The graph below, instead, plots on the same graph the share of people feeling comfortable with having a Roma chair the highest political position in the country and the actual size of the Roma population within a given country.
It is exactly in the light of the evidence provided by data that the discussion on representation and self-representation of minorities is crucial.
However, so far, it might seem like the only issue would be to emancipate oneself from the stereotypes assigned to minorities, but the concept of representation goes beyond is more intricate than that, as getting rid of negative stereotypes is not the sole goal that an equal society should strive for. As Tristan Garcia explains, “you have to always decide what emancipation means for you”.

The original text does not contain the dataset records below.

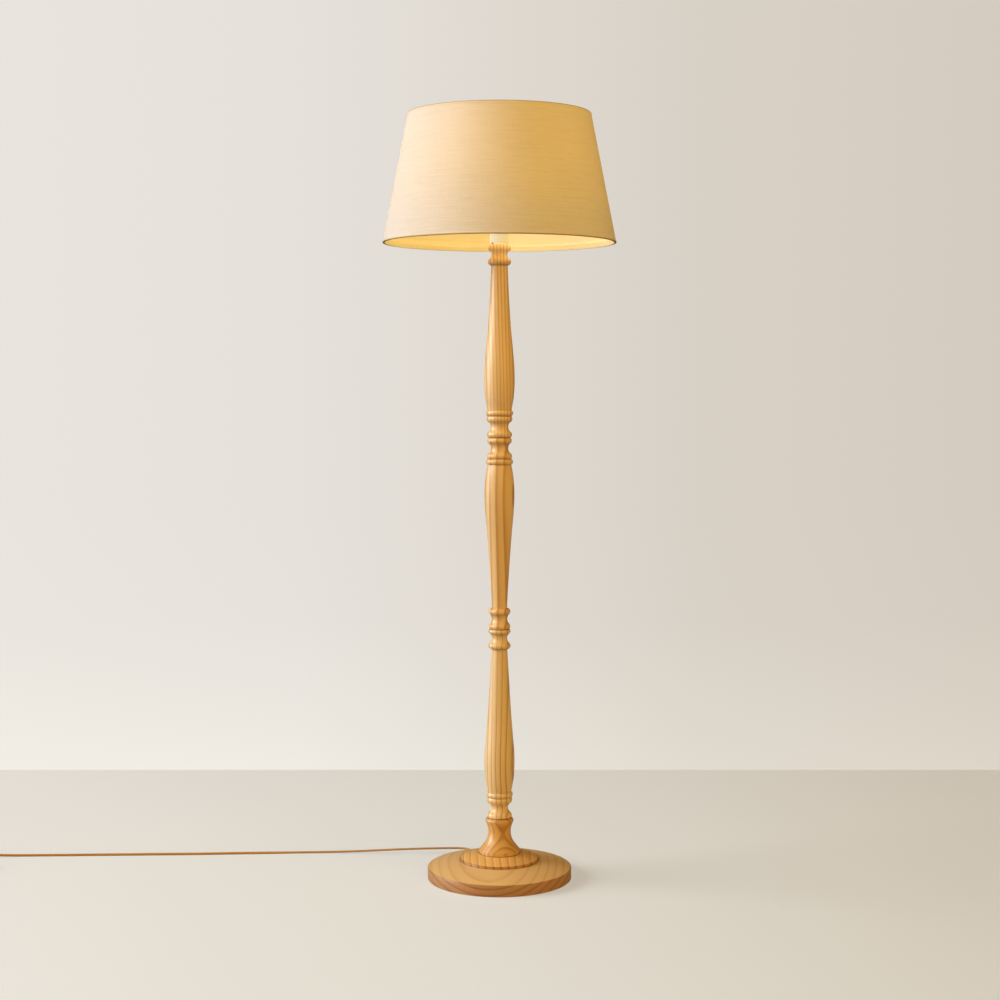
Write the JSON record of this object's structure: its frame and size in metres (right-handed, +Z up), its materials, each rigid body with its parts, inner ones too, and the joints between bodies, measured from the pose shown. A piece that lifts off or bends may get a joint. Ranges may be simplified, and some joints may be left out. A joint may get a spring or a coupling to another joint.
{
  "type": "floor lamp",
  "caption": "Floor lamp with a turned pine candlestick column on a round weighted base, a tapered linen drum shade, an E27 lampholder and a flex with a foot switch.",
  "frame": {"origin": "on the floor, on the column's axis, at the middle of the underside", "axes": "+Z up the column, +Y to the back, where the flex leaves the base; the flex runs off to -X"},
  "size_m": [1.426, 0.45, 1.4851],
  "materials": {
    "pine": "clear satin varnish",
    "felt": "pressed felt",
    "steel": "zinc plated",
    "brass": "bare",
    "gold_flex": "gold twin flex",
    "gold_plastic": "moulded, gold brown",
    "cream_plastic": "moulded, cream",
    "ceramic": "steatite white",
    "white_wire": "white coated wire",
    "linen": "plain woven linen",
    "linen_trim": "folded linen band",
    "liner": "smooth translucent film",
    "opal_glass": "opal",
    "bulb_metal": "bare",
    "black_glass": "black vitrite"
  },
  "bodies": {
    "lamp": {"base_disc": "pine", "plinth_disc": "pine", "flared_foot": "pine", "lower_column": "pine", "middle_column": "pine", "upper_column": "pine", "felt_pad": "felt", "ballast_plate": "steel", "ballast_screws": "steel", "plinth_screws": "steel", "tie_tube": "steel", "tie_washer": "steel", "tie_nut": "steel", "threaded_inserts": "steel", "joint_studs": "steel", "holder_nipple": "steel", "nipple_lock_nut": "steel", "inner_cable": "gold_flex", "holder_wires": "cream_plastic", "holder_cap": "cream_plastic", "holder_skirt": "cream_plastic", "shade_ring": "cream_plastic", "contact_block": "ceramic", "centre_contact": "brass", "terminal_screws": "brass", "thread_shell": "brass", "carrier_plate": "white_wire", "carrier_ring": "white_wire", "carrier_stays": "white_wire", "cord_bush": "gold_plastic", "cord_lead": "gold_flex", "cord_link": "gold_flex", "cord_coil": "gold_flex", "cord_tail": "gold_flex", "switch_leads": "gold_flex", "plug_lead": "gold_flex", "coil_ties": "cream_plastic", "switch_base": "gold_plastic", "switch_cover": "gold_plastic", "switch_sleeves": "gold_plastic", "switch_block": "ceramic", "switch_contacts": "brass", "switch_spring": "steel", "switch_screws": "steel", "plug_body": "gold_plastic", "plug_relief": "gold_plastic", "plug_pins": "brass"},
    "shade": {"shade_seat": "white_wire", "shade_arms": "white_wire", "shade_top_ring": "white_wire", "shade_bottom_ring": "white_wire", "shade_liner": "liner", "shade_fabric": "linen", "shade_top_hem": "linen_trim", "shade_bottom_hem": "linen_trim"},
    "bulb_lift": {"bulb_contact": "bulb_metal", "bulb_insulator": "black_glass"},
    "bulb": {"bulb_cap": "bulb_metal", "bulb_glass": "opal_glass"},
    "foot_button": {"switch_button": "gold_plastic"}
  },
  "joints": [
    {"name": "shade_turn", "type": "hinge", "parent": "lamp", "child": "shade", "pos_m": [0, 0, 1.46], "axis": [0, 0, 1], "continuous": true},
    {"name": "bulb_rise", "type": "slide", "parent": "lamp", "child": "bulb_lift", "axis": [0, 0, 1], "range_m": [0, 0.00998]},
    {"name": "bulb_turn", "type": "hinge", "parent": "bulb_lift", "child": "bulb", "pos_m": [0, 0, 1.3], "axis": [0, 0, 1], "range_deg": [0, 990]},
    {"name": "button_press", "type": "slide", "parent": "lamp", "child": "foot_button", "axis": [0, 0, -1], "range_m": [0, 0.0025], "stiffness_N_per_m": 3000, "deforming": ["switch_spring"]}
  ],
  "couplings": [
    {"joint": "bulb_rise", "follows": "bulb_turn", "m_per_rad": 0.00057757}
  ]
}
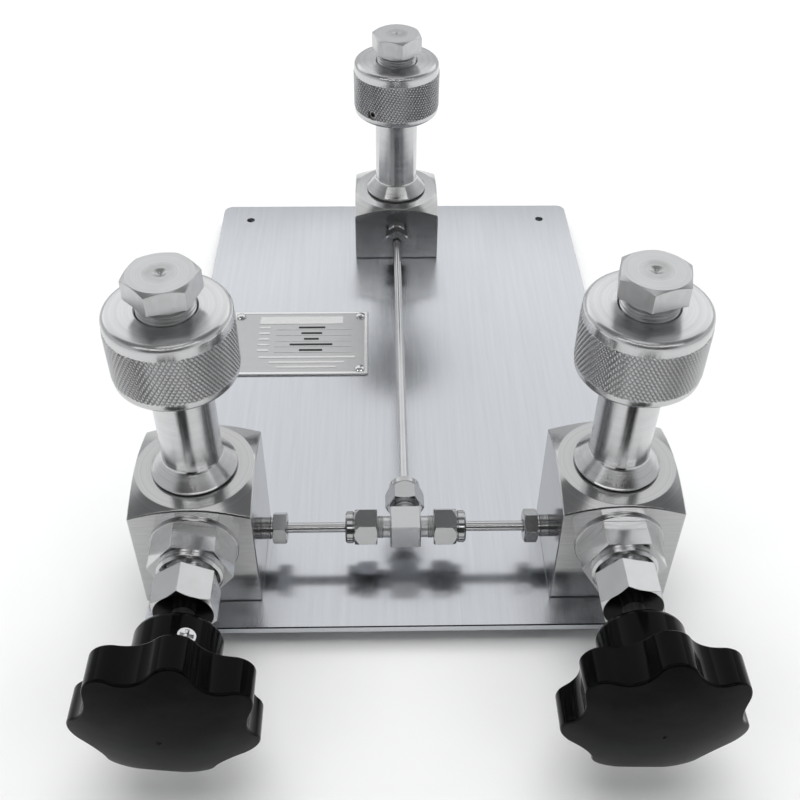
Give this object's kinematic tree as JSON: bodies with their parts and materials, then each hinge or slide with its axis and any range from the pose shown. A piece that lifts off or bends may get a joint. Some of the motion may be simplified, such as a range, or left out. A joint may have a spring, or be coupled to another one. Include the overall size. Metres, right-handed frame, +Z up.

Minorities do not simply want to be treated as anybody else, they also want their particularities to be acknowledged and accepted, but in order to do so, “you have to recognise what is going to recognise you. It’s symmetrical”, otherwise you are just excluding yourself. This idea is shared by Marton, who, recounting his experience, states “if I’m continuously going against the stereotype, repeating that it’s just not true, there is not going to be a place for me to talk about myself”. Marton draws a clear line between fighting stereotypes and self-representation, stating that both are important, but still “need to be completely divided”.
How to build a more inclusive society
Changing our perspective towards minorities is a challenge that is becoming more and more clear in recent years and, as we all know, the years we spend in the education system are crucial for the development of people’s ideas and conception of the world around them. Ibrahim is critical of the way the education system currently works, pointing out that “by the time you finish university, you are programmed to essentially churn out this amount of work to be able to pay your rent and all your bills and then do the same again the next month, again and again,”. But things can be done differently if we reshape our education system, providing different paths to education and “allowing young people to develop different skills, learn in different ways, learn about different environments and challenge them.
Europe is a multicultural and multiethnic continent, which should strive to be as inclusive as possible. As we have seen, this means not just fight stereotypes, but also acknowledge our different identities and ideas of self. The podcast ends with Garcia hoping that “Europe could become this kind of space not defined by history but defined by the people who are there. Let’s try to make the people define the space they are living in”.